EXERCISE BRIEF: Repeat the whole listing exactly as written.

Start

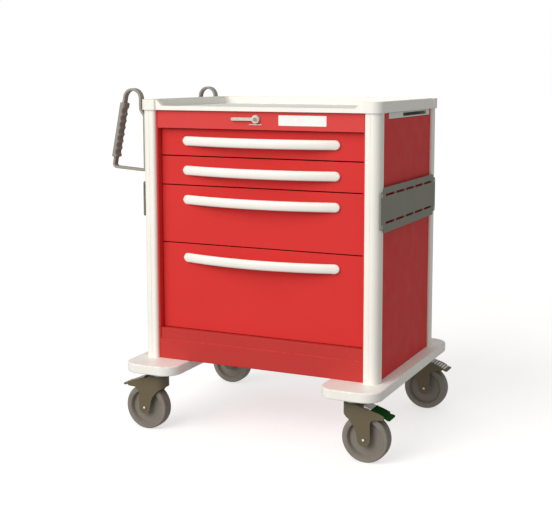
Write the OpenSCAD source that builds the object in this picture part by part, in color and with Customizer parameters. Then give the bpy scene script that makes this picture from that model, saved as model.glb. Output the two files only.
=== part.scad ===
// Crash cart: a four-drawer steel cabinet on two moulded base skirts with four swivel casters.
// X runs across the cart, Y from the drawer side to the back, Z up from the floor.
// The origin is on the floor, below the middle of the base.

/* [Cabinet] */
// Width over the steel side panels
cab_w = 642; // [620:2:700]
// Depth from the front frame to the back panel
cab_d = 436; // [430:1:440]
// How far the cabinet sits behind the middle of the base
cab_shift = 5.5; // [0:0.5:8]
// Width of the drawer opening
opening_w = 571; // [560:1:575]
// Sheet steel thickness
sheet = 1.5; // [1:0.5:2]

/* [Drawers] */
// Height of one drawer unit (3 inches)
unit = 76.2; // [70:0.1:80]
// How far the drawer fronts sit behind the front frame
front_recess = 18; // [14:1:20]
// Thickness of a drawer front
front_t = 16; // [12:1:16]
// Height of the kick panel
kick_h = 52.7; // [45:0.1:60]
// Height of the rail between the kick panel and the lowest drawer
rail_h = 29.2; // [25:0.1:32]
// Height of the header panel above the drawers
header_h = 46; // [44:1:50]

/* [Drawer pulls] */
// Length of a pull
pull_l = 438; // [380:1:450]
// Height of a pull
pull_h = 24; // [20:1:28]
// How far the middle of a pull stands in front of its drawer
pull_reach = 40; // [36:1:42]
// How far its ends stand in front of the drawer
pull_end = 5.5; // [4:0.5:8]

/* [Base and top] */
// Length of each base skirt, front to back
skirt_l = 595; // [580:1:620]
// Width of each base skirt
skirt_w = 156; // [150:1:160]
// Half the width over both skirts
skirt_out = 355.5; // [350:0.5:360]
// Thickness of the skirts
skirt_t = 24.5; // [20:0.5:30]
// Height of the underside of the skirts
skirt_z = 161.5; // [160:0.5:170]
// Height of the raised rim of the top
rim_h = 27; // [24:1:32]
// Height of the low front lip of the top
lip_h = 11; // [9:1:14]

/* [Casters] */
// Wheel diameter
wheel_d = 120; // [116:1:120]
// Wheel width
wheel_w = 32; // [28:1:34]
// Distance from the swivel axis to the axle
trail = 35; // [33:1:37]
// Swivel axis, sideways from the middle
swivel_x = 274; // [270:1:278]
// Swivel axis, forwards and backwards from the middle
swivel_y = 238; // [230:1:245]

/* [Hidden] */
eps = 0.01;
// Height of each drawer in units, from the top one down
drawer_units = [1, 1, 2, 3];
half_w = cab_w / 2;
half_open = opening_w / 2;
front_y = cab_shift - cab_d / 2;
back_y = cab_shift + cab_d / 2;
cab_z = skirt_z + skirt_t;
kick_z = cab_z + kick_h;
drawers_z = kick_z + rail_h;
stack_h = unit * (drawer_units[0] + drawer_units[1] + drawer_units[2] + drawer_units[3]);
header_z = drawers_z + stack_h - 3.8;
top_z = header_z + header_h;

// Corner posts: square outline, with a large outer radius, standing proud of the panels
post_side_t = 7.5;
post_front_t = 10;
post_w = 38.5;
post_d = 37.5;
post_r = 20;
post_x = half_w + post_side_t;
post_front_y = front_y - post_front_t;
post_back_y = back_y + post_front_t;

// Drawer running gear: three nested channels on each side
rail_t = 1.5;
rail_half_h = 21.5;
mid_half_h = 18.5;
inner_half_h = 15.5;
box_half_w = half_open - 13;
drawer_y = front_y + front_recess;
box_y = drawer_y + front_t;
box_back = back_y - 15;
wall = 1.2;
return_top = header_z + 2.5;

// Top: width of its rim, reach and length of its corner caps, and half the length of the low lip
rim_w = 15.5;
cap = 5;
cap_l = 48;
lip_end = 267;

// Lock, on the middle of the header
lock_z = top_z - 19.5;
crank_r = 20;
bar_h = 16;

// Sliding work shelf, through the right side panel
shelf_y0 = cab_shift - 141;
shelf_y1 = cab_shift + 184.5;
shelf_z = top_z - 17.2;
shelf_in = -250;
cup_y = cab_shift + 60.5;
cup_l = 190;
cup_d = 41;

// Side accessory plates
plate_z = top_z - 288;
plate_h = 110;
plate_t = 2.5;
plate_x = post_x + 0.2;
plate_y = cab_shift - 3.5;
slot_pitch = 75;
slot_l = 65;
plate_screw_y = 208;
plate_screw_z = [plate_z + 15.5, plate_z + 91.5];

// Push handles: flat bar bent in one plane
bar_t = 6.5;
bar_w = 18;
handle_y = 202.5;
leg_x = -post_x - bar_t / 2;
jog_x = leg_x - 11.75;
arch_r = 24.5;
arch_z = top_z + 27.5;
arch_x = jog_x - arch_r;
lean = 11.6;
foot_z = top_z - 162.5;
handle_bolt_z = [foot_z + 26, foot_z + 120];
grip_l = 146;
grip_z = foot_z + 108;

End

TASK OUTPUT:
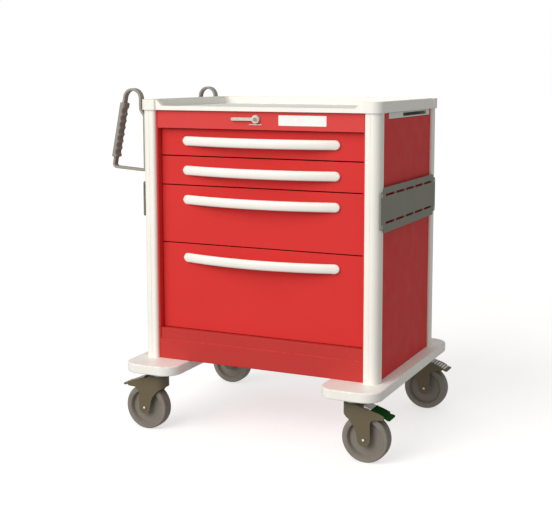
Write the OpenSCAD source that builds the object in this picture part by part, in color and with Customizer parameters. Then give the bpy scene script that makes this picture from that model, saved as model.glb. Output the two files only.
=== part.scad ===
// Crash cart: a four-drawer steel cabinet on two moulded base skirts with four swivel casters.
// X runs across the cart, Y from the drawer side to the back, Z up from the floor.
// The origin is on the floor, below the middle of the base.

/* [Cabinet] */
// Width over the steel side panels
cab_w = 642; // [620:2:700]
// Depth from the front frame to the back panel
cab_d = 436; // [430:1:440]
// How far the cabinet sits behind the middle of the base
cab_shift = 5.5; // [0:0.5:8]
// Width of the drawer opening
opening_w = 571; // [560:1:575]
// Sheet steel thickness
sheet = 1.5; // [1:0.5:2]

/* [Drawers] */
// Height of one drawer unit (3 inches)
unit = 76.2; // [70:0.1:80]
// How far the drawer fronts sit behind the front frame
front_recess = 18; // [14:1:20]
// Thickness of a drawer front
front_t = 16; // [12:1:16]
// Height of the kick panel
kick_h = 52.7; // [45:0.1:60]
// Height of the rail between the kick panel and the lowest drawer
rail_h = 29.2; // [25:0.1:32]
// Height of the header panel above the drawers
header_h = 46; // [44:1:50]

/* [Drawer pulls] */
// Length of a pull
pull_l = 438; // [380:1:450]
// Height of a pull
pull_h = 24; // [20:1:28]
// How far the middle of a pull stands in front of its drawer
pull_reach = 40; // [36:1:42]
// How far its ends stand in front of the drawer
pull_end = 5.5; // [4:0.5:8]

/* [Base and top] */
// Length of each base skirt, front to back
skirt_l = 595; // [580:1:620]
// Width of each base skirt
skirt_w = 156; // [150:1:160]
// Half the width over both skirts
skirt_out = 355.5; // [350:0.5:360]
// Thickness of the skirts
skirt_t = 24.5; // [20:0.5:30]
// Height of the underside of the skirts
skirt_z = 161.5; // [160:0.5:170]
// Height of the raised rim of the top
rim_h = 27; // [24:1:32]
// Height of the low front lip of the top
lip_h = 11; // [9:1:14]

/* [Casters] */
// Wheel diameter
wheel_d = 120; // [116:1:120]
// Wheel width
wheel_w = 32; // [28:1:34]
// Distance from the swivel axis to the axle
trail = 35; // [33:1:37]
// Swivel axis, sideways from the middle
swivel_x = 274; // [270:1:278]
// Swivel axis, forwards and backwards from the middle
swivel_y = 238; // [230:1:245]

/* [Hidden] */
eps = 0.01;
// Height of each drawer in units, from the top one down
drawer_units = [1, 1, 2, 3];
half_w = cab_w / 2;
half_open = opening_w / 2;
front_y = cab_shift - cab_d / 2;
back_y = cab_shift + cab_d / 2;
cab_z = skirt_z + skirt_t;
kick_z = cab_z + kick_h;
drawers_z = kick_z + rail_h;
stack_h = unit * (drawer_units[0] + drawer_units[1] + drawer_units[2] + drawer_units[3]);
header_z = drawers_z + stack_h - 3.8;
top_z = header_z + header_h;

// Corner posts: square outline, with a large outer radius, standing proud of the panels
post_side_t = 7.5;
post_front_t = 10;
post_w = 38.5;
post_d = 37.5;
post_r = 20;
post_x = half_w + post_side_t;
post_front_y = front_y - post_front_t;
post_back_y = back_y + post_front_t;

// Drawer running gear: three nested channels on each side
rail_t = 1.5;
rail_half_h = 21.5;
mid_half_h = 18.5;
inner_half_h = 15.5;
box_half_w = half_open - 13;
drawer_y = front_y + front_recess;
box_y = drawer_y + front_t;
box_back = back_y - 15;
wall = 1.2;
return_top = header_z + 2.5;

// Top: width of its rim, reach and length of its corner caps, and half the length of the low lip
rim_w = 15.5;
cap = 5;
cap_l = 48;
lip_end = 267;

// Lock, on the middle of the header
lock_z = top_z - 19.5;
crank_r = 20;
bar_h = 16;

// Sliding work shelf, through the right side panel
shelf_y0 = cab_shift - 141;
shelf_y1 = cab_shift + 184.5;
shelf_z = top_z - 17.2;
shelf_in = -250;
cup_y = cab_shift + 60.5;
cup_l = 190;
cup_d = 41;

// Side accessory plates
plate_z = top_z - 288;
plate_h = 110;
plate_t = 2.5;
plate_x = post_x + 0.2;
plate_y = cab_shift - 3.5;
slot_pitch = 75;
slot_l = 65;
plate_screw_y = 208;
plate_screw_z = [plate_z + 15.5, plate_z + 91.5];

// Push handles: flat bar bent in one plane
bar_t = 6.5;
bar_w = 18;
handle_y = 202.5;
leg_x = -post_x - bar_t / 2;
jog_x = leg_x - 11.75;
arch_r = 24.5;
arch_z = top_z + 27.5;
arch_x = jog_x - arch_r;
lean = 11.6;
foot_z = top_z - 162.5;
handle_bolt_z = [foot_z + 26, foot_z + 120];
grip_l = 146;
grip_z = foot_z + 108;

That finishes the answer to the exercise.